Joe Biden saved his country and the world from Donald Trump in 2020. Four years later, he is too old and too tired to do it again. Someone needs to tell him that urgently, otherwise disaster will loom.
US presidential debates are not events where facts are negotiated or political drafts are laid out. These 90 minutes – often the only time when many voters really tune in – are about something else. It is about the feelings that candidates arouse. Determination, for example, and also sympathy, for example on the important question of whether Americans want to let this man or woman into their living room virtually every evening for four years. Joe Biden aroused a feeling on stage in Atlanta on Thursday evening. But one that no candidate for the White House has evoked before: pity.
Biden, 81, didn’t just look old. So does Donald Trump, 78. Biden looked ancient, he seemed confused, his voice was brittle and often barely audible. He had taken about a week off to prepare for the debate, to rehearse catchy sentences that could wound Trump, and certainly also to rest. But Biden appeared on stage in Atlanta as if he were already exhausted from this preparation – afterward, one almost wished him, keyword pity, that he could hopefully catch his breath again.

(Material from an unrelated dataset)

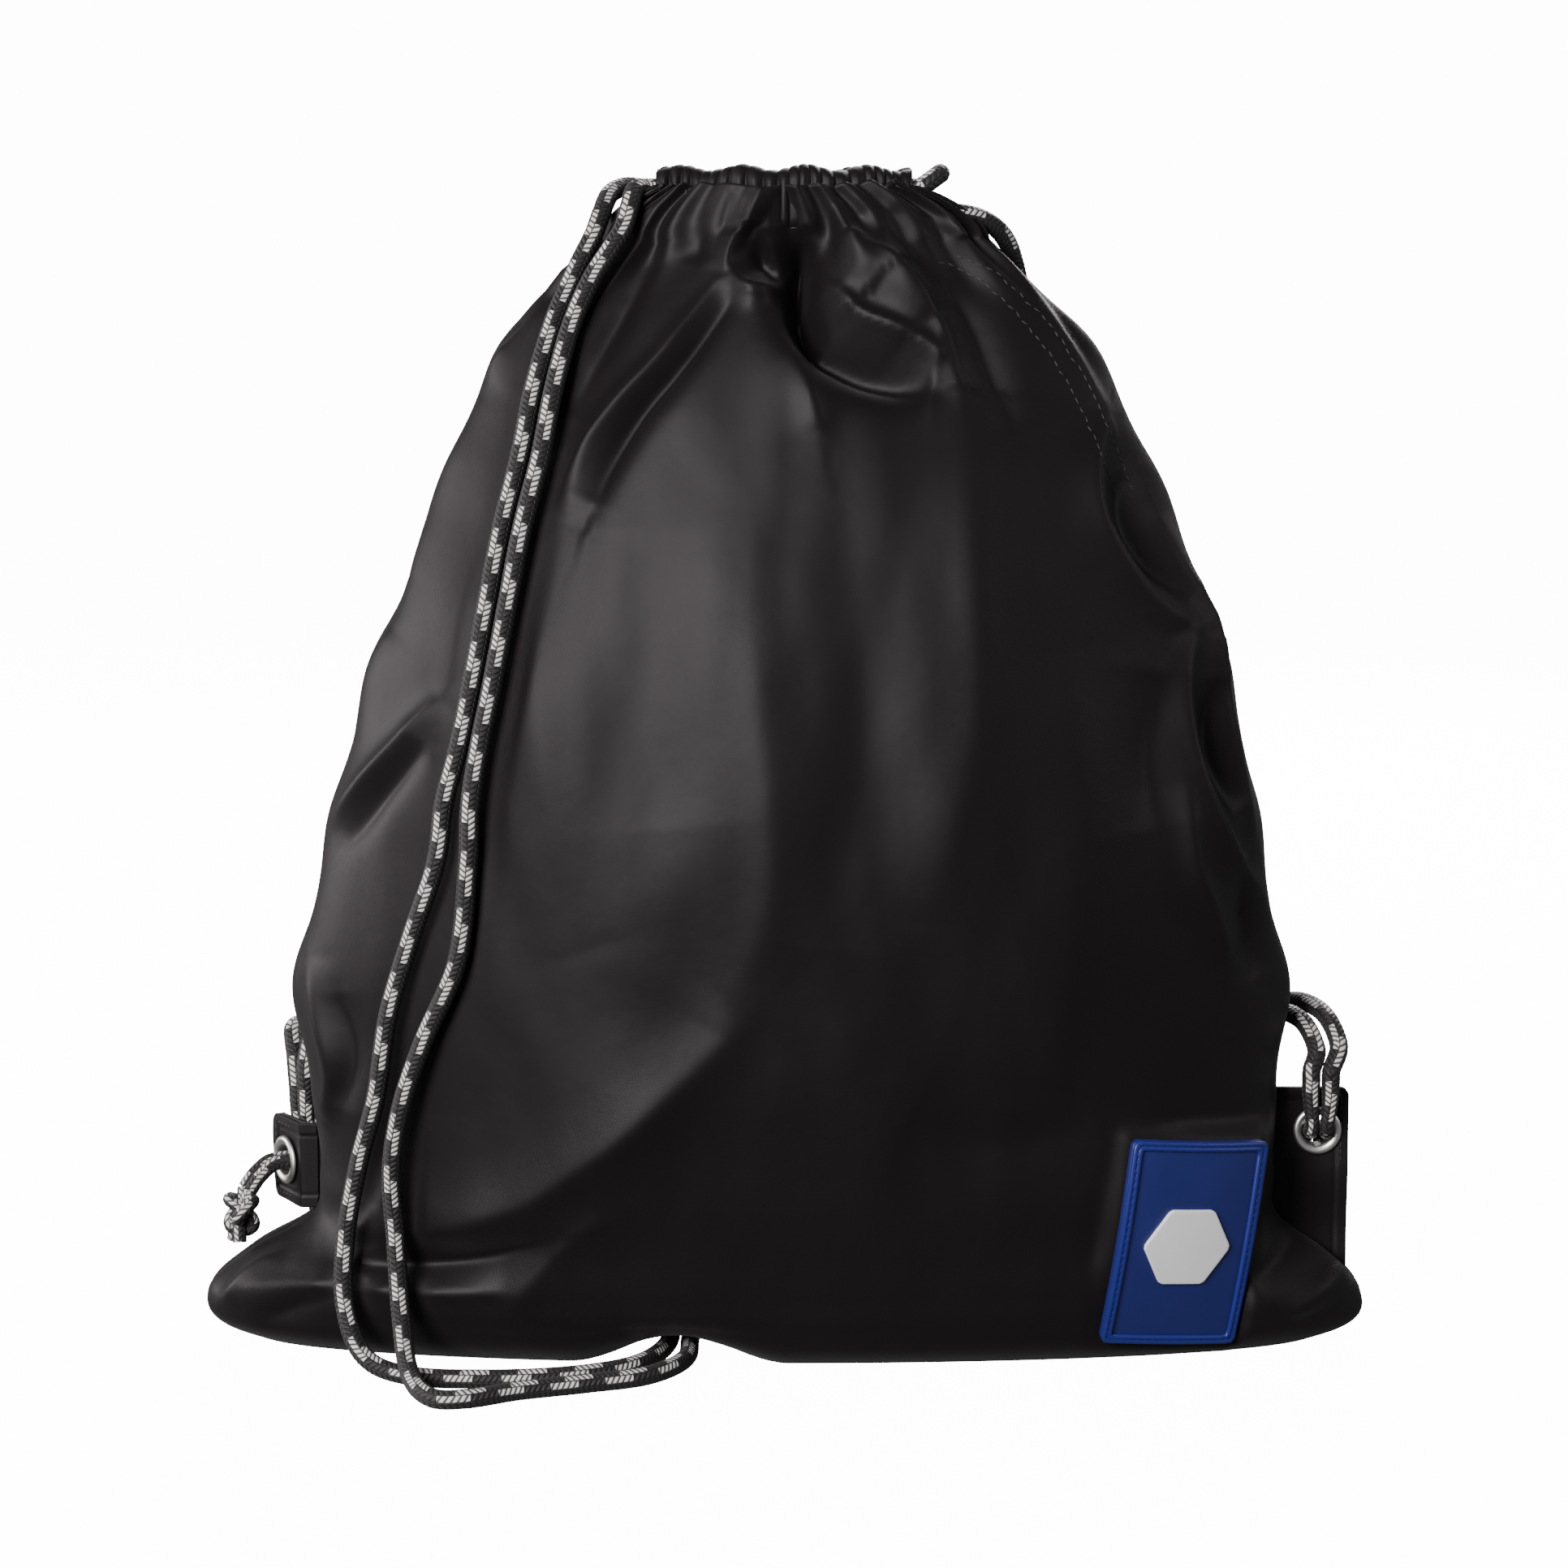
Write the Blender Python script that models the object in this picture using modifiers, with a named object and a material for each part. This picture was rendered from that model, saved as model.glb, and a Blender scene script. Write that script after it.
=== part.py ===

Many Americans think Joe Biden is too old
Is it age discrimination to write sentences like that? Maybe. But these sentences are necessary, as brutal as they sound. The man is not running for the presidency of a retirement home. He is the current President of the United States of America, the most powerful man in the world, ruler of the most powerful army on the planet. He wants to hold this office for another four years. Biden would be 86 years old in his last year in office. Before this debate, more than two-thirds of Americans thought Biden was too old for re-election. Will that be 100 percent now?
Worse still, doubts about Biden’s competence and age have been dismissed in the past, by his team, but also by other heads of government who met with him, such as Chancellor Olaf Scholz. They always suggested that the public was not seeing the real Biden, who governs decisively and makes decisions. Videos showing him disoriented were manipulated. But after this public appearance, one wonders: Can this man still govern at all?
Of course, Biden’s team will now try to explain. His advisers will point out that Ronald Reagan once had a miserable TV debate, after which he was considered too old and then returned triumphantly. (Reagan was almost a decade younger than Biden is now.) They will point out that Trump has hardly eliminated a major weakness – his credibility – with a performance full of lies. They can cite snap polls according to which the debate did not influence many voters in their voting decision (although even a few people changing their minds could be enough to make the decision). Some even suggest putting more of the spotlight on the (admittedly very unpopular) US Vice President Kamala Harris.
All of these are excuses. Biden was already behind in many polls before this debate, mainly because of the age issue, which is now the new focus. He had to win in Atlanta, but he lost disastrously. The Democrats cannot win with this candidate. They cannot subject this man to another term in office – nor can they subject the world to Trump. If they want to retain a shred of responsibility as a party, they must persuade Joe Biden to retire.